** begin RAW DATA **

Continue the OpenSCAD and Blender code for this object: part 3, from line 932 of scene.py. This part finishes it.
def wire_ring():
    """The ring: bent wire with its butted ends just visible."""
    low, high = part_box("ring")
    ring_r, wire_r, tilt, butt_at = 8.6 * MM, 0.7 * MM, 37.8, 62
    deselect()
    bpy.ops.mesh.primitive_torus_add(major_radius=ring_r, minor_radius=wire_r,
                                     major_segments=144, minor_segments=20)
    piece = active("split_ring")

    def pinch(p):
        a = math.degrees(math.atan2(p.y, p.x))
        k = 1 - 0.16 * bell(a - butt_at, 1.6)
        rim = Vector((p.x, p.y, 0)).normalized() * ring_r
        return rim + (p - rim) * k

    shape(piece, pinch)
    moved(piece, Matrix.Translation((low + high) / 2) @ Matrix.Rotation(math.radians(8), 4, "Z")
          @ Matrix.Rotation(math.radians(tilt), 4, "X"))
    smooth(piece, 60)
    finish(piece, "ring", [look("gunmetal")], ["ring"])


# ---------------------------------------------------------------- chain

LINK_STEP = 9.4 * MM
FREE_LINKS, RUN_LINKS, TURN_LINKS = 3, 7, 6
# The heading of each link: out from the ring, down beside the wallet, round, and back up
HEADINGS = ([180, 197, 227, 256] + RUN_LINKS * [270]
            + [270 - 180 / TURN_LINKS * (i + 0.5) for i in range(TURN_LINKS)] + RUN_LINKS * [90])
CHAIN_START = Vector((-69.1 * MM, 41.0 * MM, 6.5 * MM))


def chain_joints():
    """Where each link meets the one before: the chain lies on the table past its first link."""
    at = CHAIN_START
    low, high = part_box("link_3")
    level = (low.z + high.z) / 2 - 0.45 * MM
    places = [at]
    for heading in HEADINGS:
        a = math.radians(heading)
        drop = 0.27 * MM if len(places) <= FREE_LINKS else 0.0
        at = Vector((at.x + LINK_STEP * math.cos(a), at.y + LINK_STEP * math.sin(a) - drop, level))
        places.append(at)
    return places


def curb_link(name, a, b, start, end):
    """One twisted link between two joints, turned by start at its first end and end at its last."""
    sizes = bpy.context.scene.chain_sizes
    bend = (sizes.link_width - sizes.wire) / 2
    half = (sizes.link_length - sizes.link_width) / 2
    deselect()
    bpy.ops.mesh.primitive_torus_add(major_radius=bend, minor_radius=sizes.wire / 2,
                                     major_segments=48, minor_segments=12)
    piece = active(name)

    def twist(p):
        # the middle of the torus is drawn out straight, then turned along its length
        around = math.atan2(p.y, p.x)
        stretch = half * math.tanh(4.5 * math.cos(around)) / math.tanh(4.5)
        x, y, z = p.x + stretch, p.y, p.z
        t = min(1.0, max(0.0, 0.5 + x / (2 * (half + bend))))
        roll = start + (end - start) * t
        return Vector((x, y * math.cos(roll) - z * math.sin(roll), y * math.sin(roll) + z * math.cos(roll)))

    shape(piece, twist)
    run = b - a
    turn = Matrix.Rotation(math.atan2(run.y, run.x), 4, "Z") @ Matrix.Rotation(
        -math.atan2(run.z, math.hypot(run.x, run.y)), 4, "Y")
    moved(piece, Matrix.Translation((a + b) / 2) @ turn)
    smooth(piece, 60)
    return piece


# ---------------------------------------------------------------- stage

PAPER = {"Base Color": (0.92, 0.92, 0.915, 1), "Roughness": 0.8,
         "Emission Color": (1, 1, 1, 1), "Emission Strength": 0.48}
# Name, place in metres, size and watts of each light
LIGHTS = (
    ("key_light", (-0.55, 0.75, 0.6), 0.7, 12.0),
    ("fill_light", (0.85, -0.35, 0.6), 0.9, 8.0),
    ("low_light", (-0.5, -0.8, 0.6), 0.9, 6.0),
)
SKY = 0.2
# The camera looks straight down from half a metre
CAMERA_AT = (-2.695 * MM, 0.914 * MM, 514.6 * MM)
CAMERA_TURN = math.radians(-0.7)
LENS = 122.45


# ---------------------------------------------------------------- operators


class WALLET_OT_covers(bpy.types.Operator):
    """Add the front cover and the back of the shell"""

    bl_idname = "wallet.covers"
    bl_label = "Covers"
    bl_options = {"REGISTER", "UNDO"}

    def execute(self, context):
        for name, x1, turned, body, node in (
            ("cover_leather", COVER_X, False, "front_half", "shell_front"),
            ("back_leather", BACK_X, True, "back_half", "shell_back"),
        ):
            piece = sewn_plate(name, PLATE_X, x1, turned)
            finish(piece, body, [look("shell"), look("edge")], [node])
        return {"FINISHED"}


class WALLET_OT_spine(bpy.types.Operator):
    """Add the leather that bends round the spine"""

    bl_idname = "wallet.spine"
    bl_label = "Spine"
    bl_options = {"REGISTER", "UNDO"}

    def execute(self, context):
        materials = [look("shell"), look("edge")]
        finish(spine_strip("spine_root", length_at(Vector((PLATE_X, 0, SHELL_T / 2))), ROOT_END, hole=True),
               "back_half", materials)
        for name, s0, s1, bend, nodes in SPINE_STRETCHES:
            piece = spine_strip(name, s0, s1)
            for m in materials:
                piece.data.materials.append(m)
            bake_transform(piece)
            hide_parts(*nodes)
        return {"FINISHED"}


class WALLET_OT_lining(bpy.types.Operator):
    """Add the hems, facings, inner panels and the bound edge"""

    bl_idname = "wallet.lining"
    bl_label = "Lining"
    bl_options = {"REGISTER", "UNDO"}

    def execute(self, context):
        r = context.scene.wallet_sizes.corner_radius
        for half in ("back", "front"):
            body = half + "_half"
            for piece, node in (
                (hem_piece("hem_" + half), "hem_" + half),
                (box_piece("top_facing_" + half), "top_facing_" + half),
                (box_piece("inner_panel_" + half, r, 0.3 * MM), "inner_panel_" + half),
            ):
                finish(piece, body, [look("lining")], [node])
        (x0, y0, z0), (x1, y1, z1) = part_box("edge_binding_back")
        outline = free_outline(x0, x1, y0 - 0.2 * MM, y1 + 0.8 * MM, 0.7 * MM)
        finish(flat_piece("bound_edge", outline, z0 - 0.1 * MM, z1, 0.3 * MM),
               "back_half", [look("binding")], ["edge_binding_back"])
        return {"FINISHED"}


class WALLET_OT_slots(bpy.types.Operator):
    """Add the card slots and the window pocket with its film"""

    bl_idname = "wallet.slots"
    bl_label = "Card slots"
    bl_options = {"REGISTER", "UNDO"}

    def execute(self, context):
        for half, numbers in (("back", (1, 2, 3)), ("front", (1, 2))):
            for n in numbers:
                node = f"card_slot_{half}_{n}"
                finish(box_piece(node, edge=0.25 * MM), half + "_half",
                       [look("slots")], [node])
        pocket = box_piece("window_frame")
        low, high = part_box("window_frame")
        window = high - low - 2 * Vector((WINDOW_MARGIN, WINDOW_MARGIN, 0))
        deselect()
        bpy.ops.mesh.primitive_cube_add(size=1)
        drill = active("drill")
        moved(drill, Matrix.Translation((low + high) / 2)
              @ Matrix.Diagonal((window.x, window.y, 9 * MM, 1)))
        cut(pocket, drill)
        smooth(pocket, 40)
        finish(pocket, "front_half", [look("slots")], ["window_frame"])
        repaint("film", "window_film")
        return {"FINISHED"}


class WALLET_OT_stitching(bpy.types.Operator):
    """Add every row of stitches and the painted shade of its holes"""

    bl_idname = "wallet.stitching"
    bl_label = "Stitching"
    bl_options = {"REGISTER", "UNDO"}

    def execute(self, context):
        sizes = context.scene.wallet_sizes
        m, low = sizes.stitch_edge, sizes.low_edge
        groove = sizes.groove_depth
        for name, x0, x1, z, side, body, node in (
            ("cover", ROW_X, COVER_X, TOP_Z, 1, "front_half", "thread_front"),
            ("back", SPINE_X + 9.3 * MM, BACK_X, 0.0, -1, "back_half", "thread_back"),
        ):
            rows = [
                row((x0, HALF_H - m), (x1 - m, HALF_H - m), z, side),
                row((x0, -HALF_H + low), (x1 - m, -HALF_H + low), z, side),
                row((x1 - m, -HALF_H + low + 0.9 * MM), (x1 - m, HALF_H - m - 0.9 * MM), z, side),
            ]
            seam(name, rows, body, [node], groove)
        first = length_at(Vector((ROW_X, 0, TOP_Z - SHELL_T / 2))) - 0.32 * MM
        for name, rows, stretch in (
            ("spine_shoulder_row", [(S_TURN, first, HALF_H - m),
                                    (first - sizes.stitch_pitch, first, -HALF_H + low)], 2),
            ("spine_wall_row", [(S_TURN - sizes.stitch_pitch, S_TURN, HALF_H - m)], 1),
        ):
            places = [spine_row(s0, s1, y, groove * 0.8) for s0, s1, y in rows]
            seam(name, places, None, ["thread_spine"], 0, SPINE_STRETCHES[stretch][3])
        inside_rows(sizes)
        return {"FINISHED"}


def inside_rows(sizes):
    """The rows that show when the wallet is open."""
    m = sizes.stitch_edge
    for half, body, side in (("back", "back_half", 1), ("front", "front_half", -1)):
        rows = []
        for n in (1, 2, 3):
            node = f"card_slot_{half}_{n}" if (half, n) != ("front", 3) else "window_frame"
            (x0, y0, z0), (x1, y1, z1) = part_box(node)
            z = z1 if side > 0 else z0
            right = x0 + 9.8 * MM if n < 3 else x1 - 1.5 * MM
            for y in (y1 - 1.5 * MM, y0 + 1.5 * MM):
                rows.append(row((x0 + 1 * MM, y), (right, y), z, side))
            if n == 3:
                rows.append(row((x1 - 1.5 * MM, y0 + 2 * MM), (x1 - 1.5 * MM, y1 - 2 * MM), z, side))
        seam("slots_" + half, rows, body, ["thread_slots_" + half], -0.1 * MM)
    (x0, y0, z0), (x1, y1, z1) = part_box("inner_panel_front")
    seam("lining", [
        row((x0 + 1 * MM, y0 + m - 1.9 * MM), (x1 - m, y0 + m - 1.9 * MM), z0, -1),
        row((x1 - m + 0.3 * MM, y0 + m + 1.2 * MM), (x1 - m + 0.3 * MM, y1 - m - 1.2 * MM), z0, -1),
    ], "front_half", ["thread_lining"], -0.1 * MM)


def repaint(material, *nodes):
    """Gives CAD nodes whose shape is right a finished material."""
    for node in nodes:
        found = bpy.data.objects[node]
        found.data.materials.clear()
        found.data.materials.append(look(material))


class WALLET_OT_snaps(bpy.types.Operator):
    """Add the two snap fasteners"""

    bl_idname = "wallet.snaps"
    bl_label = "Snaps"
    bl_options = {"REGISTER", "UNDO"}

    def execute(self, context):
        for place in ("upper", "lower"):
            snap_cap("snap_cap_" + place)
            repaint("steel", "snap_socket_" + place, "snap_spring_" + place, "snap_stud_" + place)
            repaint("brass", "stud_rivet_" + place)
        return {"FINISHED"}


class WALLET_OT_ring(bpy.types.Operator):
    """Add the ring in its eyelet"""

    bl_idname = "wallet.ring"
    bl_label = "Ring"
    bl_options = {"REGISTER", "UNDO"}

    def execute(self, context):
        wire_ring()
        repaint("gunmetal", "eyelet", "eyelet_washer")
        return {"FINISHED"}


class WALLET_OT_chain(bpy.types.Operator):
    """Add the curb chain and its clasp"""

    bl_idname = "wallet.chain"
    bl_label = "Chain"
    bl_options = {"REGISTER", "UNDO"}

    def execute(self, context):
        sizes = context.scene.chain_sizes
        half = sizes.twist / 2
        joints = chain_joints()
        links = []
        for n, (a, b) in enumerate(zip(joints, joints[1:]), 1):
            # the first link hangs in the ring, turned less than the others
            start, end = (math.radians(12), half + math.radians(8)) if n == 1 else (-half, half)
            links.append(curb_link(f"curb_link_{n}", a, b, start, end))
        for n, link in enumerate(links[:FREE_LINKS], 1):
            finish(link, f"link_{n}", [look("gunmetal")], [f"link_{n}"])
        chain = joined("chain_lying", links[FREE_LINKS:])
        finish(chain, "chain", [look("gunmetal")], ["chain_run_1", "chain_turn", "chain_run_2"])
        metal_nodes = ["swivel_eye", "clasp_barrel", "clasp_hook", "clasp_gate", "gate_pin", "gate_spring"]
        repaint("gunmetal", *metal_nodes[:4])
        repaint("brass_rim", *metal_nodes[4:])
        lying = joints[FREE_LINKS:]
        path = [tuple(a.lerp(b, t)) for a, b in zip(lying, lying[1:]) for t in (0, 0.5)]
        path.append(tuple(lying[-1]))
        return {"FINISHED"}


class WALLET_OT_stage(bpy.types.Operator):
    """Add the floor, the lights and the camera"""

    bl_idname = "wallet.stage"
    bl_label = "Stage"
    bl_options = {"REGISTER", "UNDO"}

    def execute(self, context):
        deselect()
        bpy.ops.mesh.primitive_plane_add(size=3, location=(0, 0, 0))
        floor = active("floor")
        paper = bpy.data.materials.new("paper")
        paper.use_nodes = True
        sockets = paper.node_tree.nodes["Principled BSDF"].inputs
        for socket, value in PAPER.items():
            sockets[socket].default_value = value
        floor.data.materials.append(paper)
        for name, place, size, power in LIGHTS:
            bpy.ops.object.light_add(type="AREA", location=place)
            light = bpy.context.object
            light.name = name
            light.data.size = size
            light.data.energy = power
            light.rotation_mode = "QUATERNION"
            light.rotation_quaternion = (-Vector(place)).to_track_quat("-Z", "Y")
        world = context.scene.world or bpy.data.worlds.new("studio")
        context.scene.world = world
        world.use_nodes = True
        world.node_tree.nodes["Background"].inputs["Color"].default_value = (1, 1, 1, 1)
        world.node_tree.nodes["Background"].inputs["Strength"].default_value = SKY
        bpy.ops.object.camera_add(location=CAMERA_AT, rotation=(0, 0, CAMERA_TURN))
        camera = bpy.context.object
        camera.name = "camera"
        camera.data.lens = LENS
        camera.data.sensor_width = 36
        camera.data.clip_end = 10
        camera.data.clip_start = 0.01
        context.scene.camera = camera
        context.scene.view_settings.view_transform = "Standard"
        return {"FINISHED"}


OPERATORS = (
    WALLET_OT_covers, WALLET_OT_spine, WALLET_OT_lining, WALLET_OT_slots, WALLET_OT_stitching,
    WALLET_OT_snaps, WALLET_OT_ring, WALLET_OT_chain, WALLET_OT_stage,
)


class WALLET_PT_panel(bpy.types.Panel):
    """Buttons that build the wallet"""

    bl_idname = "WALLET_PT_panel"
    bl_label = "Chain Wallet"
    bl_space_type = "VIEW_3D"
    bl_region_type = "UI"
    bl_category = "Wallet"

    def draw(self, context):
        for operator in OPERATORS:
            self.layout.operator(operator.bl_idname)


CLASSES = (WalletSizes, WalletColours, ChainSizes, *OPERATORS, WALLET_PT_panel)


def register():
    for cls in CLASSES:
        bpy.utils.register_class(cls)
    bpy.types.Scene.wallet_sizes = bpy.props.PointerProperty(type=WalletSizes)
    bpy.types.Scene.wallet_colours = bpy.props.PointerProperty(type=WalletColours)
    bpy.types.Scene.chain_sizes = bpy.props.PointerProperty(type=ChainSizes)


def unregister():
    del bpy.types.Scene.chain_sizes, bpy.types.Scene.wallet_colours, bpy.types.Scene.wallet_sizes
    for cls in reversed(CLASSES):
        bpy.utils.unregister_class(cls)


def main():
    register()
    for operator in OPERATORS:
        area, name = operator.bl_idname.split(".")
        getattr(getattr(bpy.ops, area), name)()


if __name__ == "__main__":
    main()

** end RAW DATA **
** begin RAW DATA **

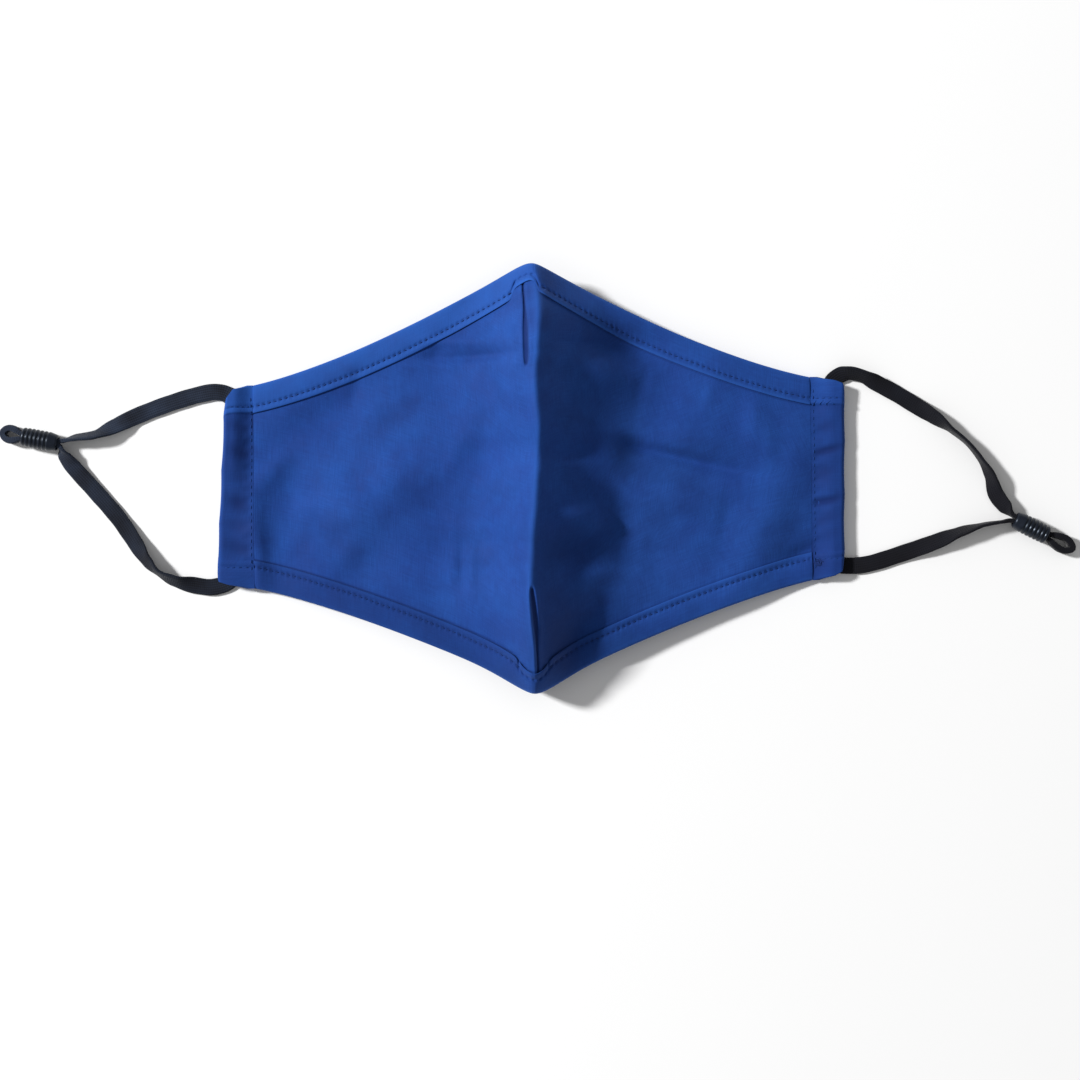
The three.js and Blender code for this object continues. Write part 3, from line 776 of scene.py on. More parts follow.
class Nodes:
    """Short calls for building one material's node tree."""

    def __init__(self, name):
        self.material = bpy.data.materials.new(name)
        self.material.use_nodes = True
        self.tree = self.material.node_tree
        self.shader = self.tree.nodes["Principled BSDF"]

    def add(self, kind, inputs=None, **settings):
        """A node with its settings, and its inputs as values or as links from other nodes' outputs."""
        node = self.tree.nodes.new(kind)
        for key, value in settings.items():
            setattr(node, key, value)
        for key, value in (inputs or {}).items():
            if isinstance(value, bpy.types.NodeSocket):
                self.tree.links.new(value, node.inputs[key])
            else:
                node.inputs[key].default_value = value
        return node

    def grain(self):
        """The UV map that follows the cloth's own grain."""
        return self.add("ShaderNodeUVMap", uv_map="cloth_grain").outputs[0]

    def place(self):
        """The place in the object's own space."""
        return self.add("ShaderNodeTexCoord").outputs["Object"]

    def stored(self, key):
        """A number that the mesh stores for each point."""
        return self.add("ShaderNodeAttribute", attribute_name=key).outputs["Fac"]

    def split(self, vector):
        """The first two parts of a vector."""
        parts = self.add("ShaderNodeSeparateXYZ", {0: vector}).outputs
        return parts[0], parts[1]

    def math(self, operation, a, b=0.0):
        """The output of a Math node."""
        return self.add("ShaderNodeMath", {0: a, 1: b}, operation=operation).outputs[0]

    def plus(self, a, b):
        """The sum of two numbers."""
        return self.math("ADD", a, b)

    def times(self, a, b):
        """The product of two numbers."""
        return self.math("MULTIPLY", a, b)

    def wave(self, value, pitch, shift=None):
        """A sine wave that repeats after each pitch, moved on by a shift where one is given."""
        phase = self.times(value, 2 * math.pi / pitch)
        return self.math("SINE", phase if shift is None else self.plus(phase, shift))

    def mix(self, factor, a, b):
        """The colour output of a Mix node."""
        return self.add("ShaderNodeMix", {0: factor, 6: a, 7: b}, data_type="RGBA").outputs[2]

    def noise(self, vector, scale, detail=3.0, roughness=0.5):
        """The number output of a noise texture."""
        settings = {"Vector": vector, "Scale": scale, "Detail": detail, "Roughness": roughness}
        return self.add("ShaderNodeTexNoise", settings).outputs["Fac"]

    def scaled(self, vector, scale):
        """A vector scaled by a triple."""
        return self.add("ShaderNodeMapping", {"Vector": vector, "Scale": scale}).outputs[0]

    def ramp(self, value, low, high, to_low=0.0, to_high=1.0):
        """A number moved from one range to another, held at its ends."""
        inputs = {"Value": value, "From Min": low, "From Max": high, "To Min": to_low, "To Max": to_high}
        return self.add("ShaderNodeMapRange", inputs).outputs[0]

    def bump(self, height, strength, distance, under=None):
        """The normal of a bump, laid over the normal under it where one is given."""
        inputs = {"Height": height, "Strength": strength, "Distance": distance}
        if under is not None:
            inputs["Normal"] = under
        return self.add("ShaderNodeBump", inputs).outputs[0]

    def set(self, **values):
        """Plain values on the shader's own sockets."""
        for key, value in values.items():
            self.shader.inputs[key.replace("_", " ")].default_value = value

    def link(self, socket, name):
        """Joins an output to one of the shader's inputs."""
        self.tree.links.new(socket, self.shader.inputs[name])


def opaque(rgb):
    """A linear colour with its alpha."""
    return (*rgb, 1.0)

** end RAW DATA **
** begin RAW DATA **

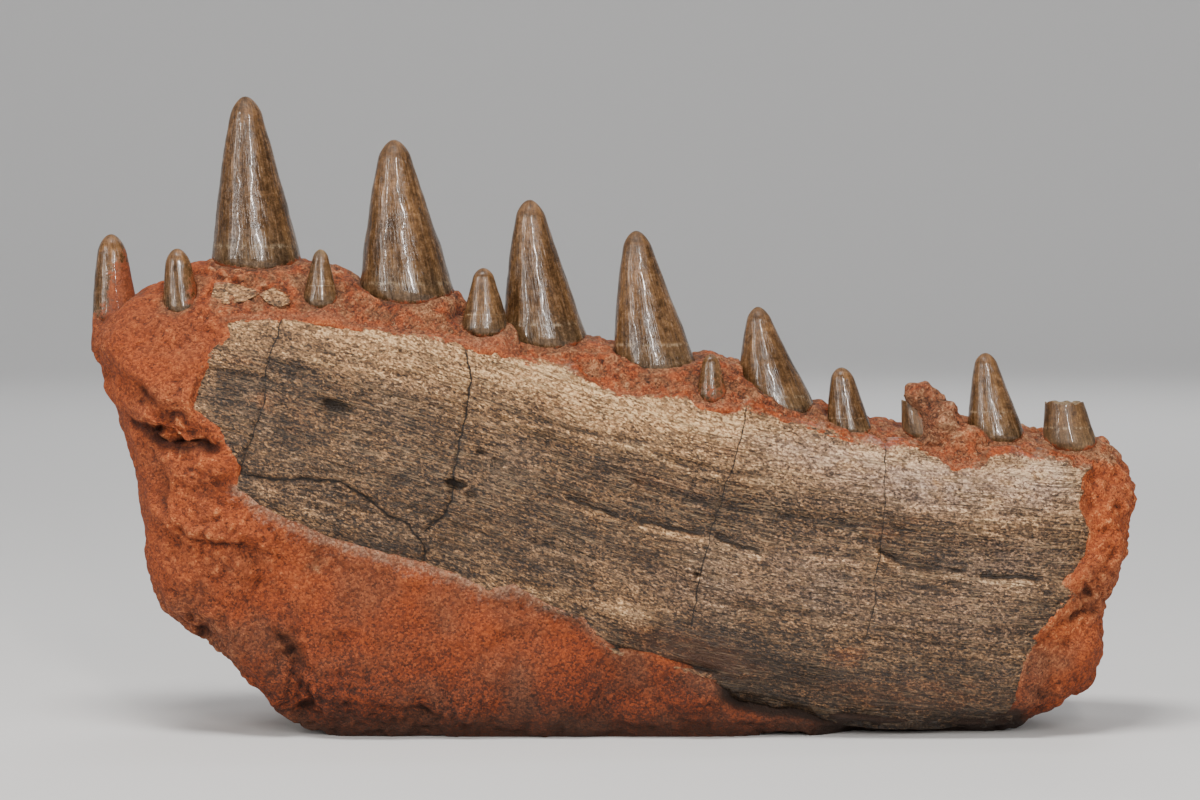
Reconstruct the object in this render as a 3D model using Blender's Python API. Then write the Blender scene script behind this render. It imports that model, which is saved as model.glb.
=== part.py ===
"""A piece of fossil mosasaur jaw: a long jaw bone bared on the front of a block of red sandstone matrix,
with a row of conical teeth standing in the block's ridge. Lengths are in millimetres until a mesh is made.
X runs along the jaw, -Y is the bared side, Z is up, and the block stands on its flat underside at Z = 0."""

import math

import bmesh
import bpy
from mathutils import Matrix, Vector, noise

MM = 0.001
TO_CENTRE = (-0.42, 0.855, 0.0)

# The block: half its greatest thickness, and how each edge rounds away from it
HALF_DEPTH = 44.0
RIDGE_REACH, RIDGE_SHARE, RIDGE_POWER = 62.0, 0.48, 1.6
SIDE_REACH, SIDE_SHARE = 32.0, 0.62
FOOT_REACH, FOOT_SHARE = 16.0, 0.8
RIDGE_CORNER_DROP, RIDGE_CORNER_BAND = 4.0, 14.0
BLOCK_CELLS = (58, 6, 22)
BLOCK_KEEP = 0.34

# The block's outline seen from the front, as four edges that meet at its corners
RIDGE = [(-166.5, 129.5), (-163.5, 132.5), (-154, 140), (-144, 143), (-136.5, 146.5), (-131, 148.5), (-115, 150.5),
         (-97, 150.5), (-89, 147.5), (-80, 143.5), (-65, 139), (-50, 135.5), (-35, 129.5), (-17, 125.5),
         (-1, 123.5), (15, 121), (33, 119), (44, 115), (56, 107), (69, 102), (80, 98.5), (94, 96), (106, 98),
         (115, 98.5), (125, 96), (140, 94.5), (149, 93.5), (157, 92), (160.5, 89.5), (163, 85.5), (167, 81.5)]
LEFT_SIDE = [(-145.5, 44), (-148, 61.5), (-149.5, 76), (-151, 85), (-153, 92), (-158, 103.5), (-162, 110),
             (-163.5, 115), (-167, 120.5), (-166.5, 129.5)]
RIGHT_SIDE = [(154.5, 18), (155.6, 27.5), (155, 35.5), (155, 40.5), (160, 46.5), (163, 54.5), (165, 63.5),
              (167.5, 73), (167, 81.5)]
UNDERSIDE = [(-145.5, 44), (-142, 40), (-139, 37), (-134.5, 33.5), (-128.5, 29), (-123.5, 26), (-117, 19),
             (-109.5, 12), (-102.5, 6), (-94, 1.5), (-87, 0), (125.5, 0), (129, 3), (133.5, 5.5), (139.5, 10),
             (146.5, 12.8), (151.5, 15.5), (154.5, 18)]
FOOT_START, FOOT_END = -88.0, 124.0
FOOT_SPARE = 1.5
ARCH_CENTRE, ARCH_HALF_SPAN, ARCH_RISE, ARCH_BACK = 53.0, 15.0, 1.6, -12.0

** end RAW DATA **

WHAT IS REQUIRED: Filter the entries above down to the lines containing the word "that".

RESULT FOR THIS EXERCISE:
    """Add the leather that bends round the spine"""
    """The rows that show when the wallet is open."""
    """Buttons that build the wallet"""
        """The UV map that follows the cloth's own grain."""
        """A number that the mesh stores for each point."""
        """A sine wave that repeats after each pitch, moved on by a shift where one is given."""
Reconstruct the object in this render as a 3D model using Blender's Python API. Then write the Blender scene script behind this render. It imports that model, which is saved as model.glb.
# The block's outline seen from the front, as four edges that meet at its corners